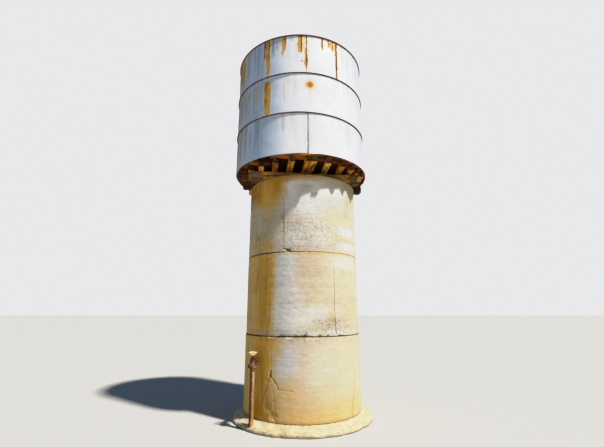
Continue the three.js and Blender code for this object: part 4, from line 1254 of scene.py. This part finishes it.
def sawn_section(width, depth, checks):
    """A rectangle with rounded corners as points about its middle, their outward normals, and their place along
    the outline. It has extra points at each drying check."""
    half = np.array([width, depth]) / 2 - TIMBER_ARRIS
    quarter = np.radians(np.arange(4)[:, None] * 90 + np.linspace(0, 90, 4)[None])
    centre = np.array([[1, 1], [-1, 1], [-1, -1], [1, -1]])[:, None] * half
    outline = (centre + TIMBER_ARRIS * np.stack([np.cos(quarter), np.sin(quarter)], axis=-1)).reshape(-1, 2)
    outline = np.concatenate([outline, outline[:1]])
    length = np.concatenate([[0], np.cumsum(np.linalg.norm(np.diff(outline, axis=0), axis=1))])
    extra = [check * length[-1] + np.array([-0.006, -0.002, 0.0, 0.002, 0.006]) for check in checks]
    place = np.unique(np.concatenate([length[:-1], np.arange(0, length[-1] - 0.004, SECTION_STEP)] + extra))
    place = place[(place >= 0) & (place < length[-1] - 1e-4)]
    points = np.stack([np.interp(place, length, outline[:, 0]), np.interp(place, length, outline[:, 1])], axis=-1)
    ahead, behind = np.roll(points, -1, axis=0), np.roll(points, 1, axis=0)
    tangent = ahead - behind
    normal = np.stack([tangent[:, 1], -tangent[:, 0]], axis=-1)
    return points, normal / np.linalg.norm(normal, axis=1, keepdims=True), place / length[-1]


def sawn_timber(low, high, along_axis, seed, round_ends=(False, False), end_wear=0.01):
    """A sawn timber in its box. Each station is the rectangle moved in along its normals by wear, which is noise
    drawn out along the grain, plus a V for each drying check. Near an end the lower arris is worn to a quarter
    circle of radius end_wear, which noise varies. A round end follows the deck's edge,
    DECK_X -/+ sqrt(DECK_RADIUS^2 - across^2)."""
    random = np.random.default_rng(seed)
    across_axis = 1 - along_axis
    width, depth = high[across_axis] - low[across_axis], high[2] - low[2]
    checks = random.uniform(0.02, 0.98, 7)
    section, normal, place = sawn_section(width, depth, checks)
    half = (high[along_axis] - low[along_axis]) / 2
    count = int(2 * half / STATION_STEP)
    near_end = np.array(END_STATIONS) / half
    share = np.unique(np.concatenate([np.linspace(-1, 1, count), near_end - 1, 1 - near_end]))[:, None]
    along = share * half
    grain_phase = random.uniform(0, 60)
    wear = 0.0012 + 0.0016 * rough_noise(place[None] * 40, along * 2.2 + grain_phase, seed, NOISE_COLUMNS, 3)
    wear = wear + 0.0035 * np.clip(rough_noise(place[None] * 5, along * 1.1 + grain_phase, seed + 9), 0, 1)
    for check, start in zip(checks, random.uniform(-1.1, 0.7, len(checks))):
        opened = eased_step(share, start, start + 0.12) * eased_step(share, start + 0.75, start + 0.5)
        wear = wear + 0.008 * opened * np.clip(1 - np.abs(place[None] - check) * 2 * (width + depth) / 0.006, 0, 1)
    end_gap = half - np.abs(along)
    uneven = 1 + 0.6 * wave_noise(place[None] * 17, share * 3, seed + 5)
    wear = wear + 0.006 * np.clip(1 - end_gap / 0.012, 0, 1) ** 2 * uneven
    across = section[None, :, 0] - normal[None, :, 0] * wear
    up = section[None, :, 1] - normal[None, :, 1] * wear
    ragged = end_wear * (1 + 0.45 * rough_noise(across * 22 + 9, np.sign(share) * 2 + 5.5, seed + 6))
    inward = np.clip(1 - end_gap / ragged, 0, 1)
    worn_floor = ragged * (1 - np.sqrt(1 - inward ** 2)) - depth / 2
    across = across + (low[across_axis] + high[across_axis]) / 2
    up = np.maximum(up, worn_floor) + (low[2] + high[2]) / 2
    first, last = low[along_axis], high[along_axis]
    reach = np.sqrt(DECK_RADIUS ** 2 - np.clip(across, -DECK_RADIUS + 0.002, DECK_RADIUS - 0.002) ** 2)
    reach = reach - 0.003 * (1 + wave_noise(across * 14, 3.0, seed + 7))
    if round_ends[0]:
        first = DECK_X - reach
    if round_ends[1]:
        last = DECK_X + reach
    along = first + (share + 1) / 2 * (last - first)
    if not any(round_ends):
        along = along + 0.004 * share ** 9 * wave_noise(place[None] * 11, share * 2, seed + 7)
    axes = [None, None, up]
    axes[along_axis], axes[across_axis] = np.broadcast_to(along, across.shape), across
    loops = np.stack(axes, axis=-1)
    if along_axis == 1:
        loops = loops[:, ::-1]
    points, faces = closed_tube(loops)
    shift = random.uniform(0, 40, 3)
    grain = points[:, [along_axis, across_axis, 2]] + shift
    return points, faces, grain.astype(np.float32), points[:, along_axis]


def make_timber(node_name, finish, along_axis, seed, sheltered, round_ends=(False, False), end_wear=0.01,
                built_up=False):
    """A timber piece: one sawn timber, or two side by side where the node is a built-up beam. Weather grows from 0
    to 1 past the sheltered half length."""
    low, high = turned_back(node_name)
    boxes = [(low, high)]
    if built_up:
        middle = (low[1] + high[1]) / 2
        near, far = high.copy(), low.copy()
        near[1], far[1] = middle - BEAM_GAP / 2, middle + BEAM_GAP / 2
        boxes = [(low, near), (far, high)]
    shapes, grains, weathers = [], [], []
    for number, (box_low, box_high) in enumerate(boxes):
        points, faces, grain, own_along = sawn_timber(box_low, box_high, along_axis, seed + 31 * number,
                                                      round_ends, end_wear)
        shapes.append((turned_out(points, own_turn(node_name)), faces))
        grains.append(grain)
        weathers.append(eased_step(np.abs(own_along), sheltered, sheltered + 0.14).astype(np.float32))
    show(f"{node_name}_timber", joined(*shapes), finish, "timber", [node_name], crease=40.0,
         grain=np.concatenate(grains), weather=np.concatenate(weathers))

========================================

◆ **Written task**
Extract the listing in its entirety, matching it exactly.

◆ **Expected answer**
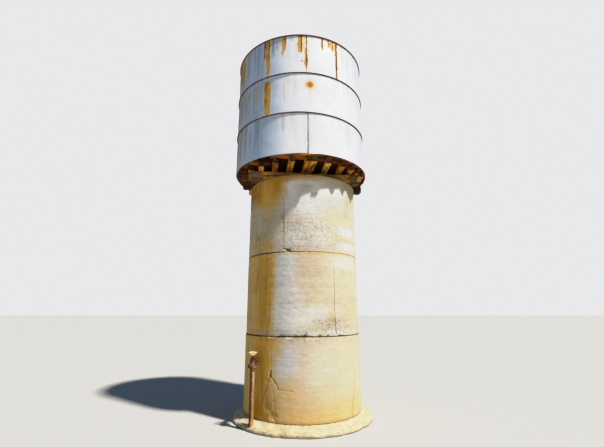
Continue the three.js and Blender code for this object: part 4, from line 1254 of scene.py. This part finishes it.
def sawn_section(width, depth, checks):
    """A rectangle with rounded corners as points about its middle, their outward normals, and their place along
    the outline. It has extra points at each drying check."""
    half = np.array([width, depth]) / 2 - TIMBER_ARRIS
    quarter = np.radians(np.arange(4)[:, None] * 90 + np.linspace(0, 90, 4)[None])
    centre = np.array([[1, 1], [-1, 1], [-1, -1], [1, -1]])[:, None] * half
    outline = (centre + TIMBER_ARRIS * np.stack([np.cos(quarter), np.sin(quarter)], axis=-1)).reshape(-1, 2)
    outline = np.concatenate([outline, outline[:1]])
    length = np.concatenate([[0], np.cumsum(np.linalg.norm(np.diff(outline, axis=0), axis=1))])
    extra = [check * length[-1] + np.array([-0.006, -0.002, 0.0, 0.002, 0.006]) for check in checks]
    place = np.unique(np.concatenate([length[:-1], np.arange(0, length[-1] - 0.004, SECTION_STEP)] + extra))
    place = place[(place >= 0) & (place < length[-1] - 1e-4)]
    points = np.stack([np.interp(place, length, outline[:, 0]), np.interp(place, length, outline[:, 1])], axis=-1)
    ahead, behind = np.roll(points, -1, axis=0), np.roll(points, 1, axis=0)
    tangent = ahead - behind
    normal = np.stack([tangent[:, 1], -tangent[:, 0]], axis=-1)
    return points, normal / np.linalg.norm(normal, axis=1, keepdims=True), place / length[-1]


def sawn_timber(low, high, along_axis, seed, round_ends=(False, False), end_wear=0.01):
    """A sawn timber in its box. Each station is the rectangle moved in along its normals by wear, which is noise
    drawn out along the grain, plus a V for each drying check. Near an end the lower arris is worn to a quarter
    circle of radius end_wear, which noise varies. A round end follows the deck's edge,
    DECK_X -/+ sqrt(DECK_RADIUS^2 - across^2)."""
    random = np.random.default_rng(seed)
    across_axis = 1 - along_axis
    width, depth = high[across_axis] - low[across_axis], high[2] - low[2]
    checks = random.uniform(0.02, 0.98, 7)
    section, normal, place = sawn_section(width, depth, checks)
    half = (high[along_axis] - low[along_axis]) / 2
    count = int(2 * half / STATION_STEP)
    near_end = np.array(END_STATIONS) / half
    share = np.unique(np.concatenate([np.linspace(-1, 1, count), near_end - 1, 1 - near_end]))[:, None]
    along = share * half
    grain_phase = random.uniform(0, 60)
    wear = 0.0012 + 0.0016 * rough_noise(place[None] * 40, along * 2.2 + grain_phase, seed, NOISE_COLUMNS, 3)
    wear = wear + 0.0035 * np.clip(rough_noise(place[None] * 5, along * 1.1 + grain_phase, seed + 9), 0, 1)
    for check, start in zip(checks, random.uniform(-1.1, 0.7, len(checks))):
        opened = eased_step(share, start, start + 0.12) * eased_step(share, start + 0.75, start + 0.5)
        wear = wear + 0.008 * opened * np.clip(1 - np.abs(place[None] - check) * 2 * (width + depth) / 0.006, 0, 1)
    end_gap = half - np.abs(along)
    uneven = 1 + 0.6 * wave_noise(place[None] * 17, share * 3, seed + 5)
    wear = wear + 0.006 * np.clip(1 - end_gap / 0.012, 0, 1) ** 2 * uneven
    across = section[None, :, 0] - normal[None, :, 0] * wear
    up = section[None, :, 1] - normal[None, :, 1] * wear
    ragged = end_wear * (1 + 0.45 * rough_noise(across * 22 + 9, np.sign(share) * 2 + 5.5, seed + 6))
    inward = np.clip(1 - end_gap / ragged, 0, 1)
    worn_floor = ragged * (1 - np.sqrt(1 - inward ** 2)) - depth / 2
    across = across + (low[across_axis] + high[across_axis]) / 2
    up = np.maximum(up, worn_floor) + (low[2] + high[2]) / 2
    first, last = low[along_axis], high[along_axis]
    reach = np.sqrt(DECK_RADIUS ** 2 - np.clip(across, -DECK_RADIUS + 0.002, DECK_RADIUS - 0.002) ** 2)
    reach = reach - 0.003 * (1 + wave_noise(across * 14, 3.0, seed + 7))
    if round_ends[0]:
        first = DECK_X - reach
    if round_ends[1]:
        last = DECK_X + reach
    along = first + (share + 1) / 2 * (last - first)
    if not any(round_ends):
        along = along + 0.004 * share ** 9 * wave_noise(place[None] * 11, share * 2, seed + 7)
    axes = [None, None, up]
    axes[along_axis], axes[across_axis] = np.broadcast_to(along, across.shape), across
    loops = np.stack(axes, axis=-1)
    if along_axis == 1:
        loops = loops[:, ::-1]
    points, faces = closed_tube(loops)
    shift = random.uniform(0, 40, 3)
    grain = points[:, [along_axis, across_axis, 2]] + shift
    return points, faces, grain.astype(np.float32), points[:, along_axis]


def make_timber(node_name, finish, along_axis, seed, sheltered, round_ends=(False, False), end_wear=0.01,
                built_up=False):
    """A timber piece: one sawn timber, or two side by side where the node is a built-up beam. Weather grows from 0
    to 1 past the sheltered half length."""
    low, high = turned_back(node_name)
    boxes = [(low, high)]
    if built_up:
        middle = (low[1] + high[1]) / 2
        near, far = high.copy(), low.copy()
        near[1], far[1] = middle - BEAM_GAP / 2, middle + BEAM_GAP / 2
        boxes = [(low, near), (far, high)]
    shapes, grains, weathers = [], [], []
    for number, (box_low, box_high) in enumerate(boxes):
        points, faces, grain, own_along = sawn_timber(box_low, box_high, along_axis, seed + 31 * number,
                                                      round_ends, end_wear)
        shapes.append((turned_out(points, own_turn(node_name)), faces))
        grains.append(grain)
        weathers.append(eased_step(np.abs(own_along), sheltered, sheltered + 0.14).astype(np.float32))
    show(f"{node_name}_timber", joined(*shapes), finish, "timber", [node_name], crease=40.0,
         grain=np.concatenate(grains), weather=np.concatenate(weathers))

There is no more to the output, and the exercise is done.